A través de la oración, el fiel puede tener una relación viva y personal con el Dios vivo y verdadero; Santa Teresita del Niño Jesús decía que, para ella, «la oración es un impulso del corazón, una sencilla mirada lanzada hacia el cielo, un grito de reconocimiento y de amor tanto en medio de la prueba como en la alegría» (Cf. CEC2558).
San Pablo expresa que nosotros no sabes pedir como conviene, pero el Espíritu mismo intercede por nosotros (Cf Rm 8,26), y el Espíritu es quien nos ayuda a entablar este diálogo desde lo más profundo de nuestro ser con nuestro Padre que está en los cielos. La oración es un Don de Dios, que regresa a Dios; «Dios llama incansablemente a cada persona al encuentro misericordioso con Él. La oración acompaña a toda la historia de la salvación como una llamada recíproca entre Dios y el hombre» (CEC 2591).
El Espíritu Santo enseña a la Iglesia y suscita diferentes expresiones en las que el hombre entra en diálogo con Dios mediante oraciones de bendición; de petición, aquella que tiene por objeto el perdón; de intercesión, con la que se pide algo en favor de otro; de acción de gracia por los favores recibidos y; de alabanza, aquella que da gloria a Dios por lo que ha hecho y por lo que es (Cf. CEC 2644-2649).
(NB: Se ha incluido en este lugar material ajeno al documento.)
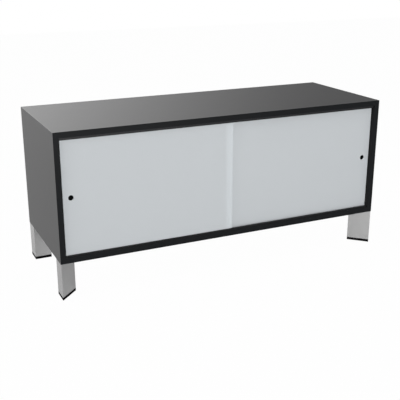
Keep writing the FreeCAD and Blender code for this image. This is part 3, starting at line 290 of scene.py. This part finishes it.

La oración más eficiente es la que brota de un corazón quebrantado y humillado (Cf. Sal 50, 19), ya que, la humildad es una disposición necesaria para entrar en el diálogo con Dios; pedir sin pretender que tenemos derecho a ser escuchados o a recibir lo que pedimos. La parábola del fariseo y el publicano (Cf. Lc 18, 9-14) nos narra que dos hombres subieron al templo a orar, el fariseo oraba diciendo: «Te doy gracias porque no soy como los demás hombres, rapaces, injustos, adúlteros, … ayuno dos veces por semana, doy el diezmo de todas mis ganancias»; en cambio el publicano se mantenía a distancia y no se atrevía a levantar la cabeza y decía: «¡Oh Dios! ¡Ten compasión de mí, que soy pecador!» Jesús nos dice que el último bajó justificado, pero el primero no.
Si nos damos cuenta, el primero, en realidad no pidió nada, parecería que está tan lleno de sí que no necesita nada, el segundo en cambio se ve a sí mismo pobre, necesitado, vulnerable. Necesita sentir el amor, el perdón, la misericordia, pero al mismo tiempo, sabe que no tiene derecho, es decir, no tiene nada que presumir, tampoco mucho que ofrecer, pero sabe que su Padre es bueno, y por eso clama «Ten compasión de mí», y el Señor escuchó su voz y atendió a sus súplicas.
Sin embargo, el hecho de pedir con humildad no implica que no se pida con insistencia, de hecho Jesús nos propone otra parábola para inculcarnos que es preciso orar siempre sin desfallecer: «Había en una ciudad un juez que ni temía a Dios ni respetaba a los hombres. Había en aquella misma ciudad una viuda que acudiendo a él, le dijo: ‘¡Hazme justicia contra mi adversario!’» (Cf. Lc 18, 1-8).
La parábola nos muestra que al principio el juez no atendía a la petición de la viuda, sin embargo, la mujer insistía tanto que el juez cede ante la pertinacia de la solicitante, no tanto por querer hacer justicia, sino por quitarse la molestia que la mujer le causa al insistir.
Con esta parábola Jesús nos invita a orar confiando en nuestro Padre celestial, haciéndonos ver que, si un hombre que es injusto, ante la insistencia de la viuda, termina haciendo lo que le pide, cuánto más hará el Señor con sus elegidos que claman a Él día y noche. La oración es eficaz cuando se hace con humildad e insistencia, por eso Jesús nos invita a confiar en Dios: «Pidan y se les dará, busquen y hallarán, llamen y se les abrirá. Porque todo el que pide, recibe; el que busca halla; y al que llama, le abrirán» (Lc 11, 9-10).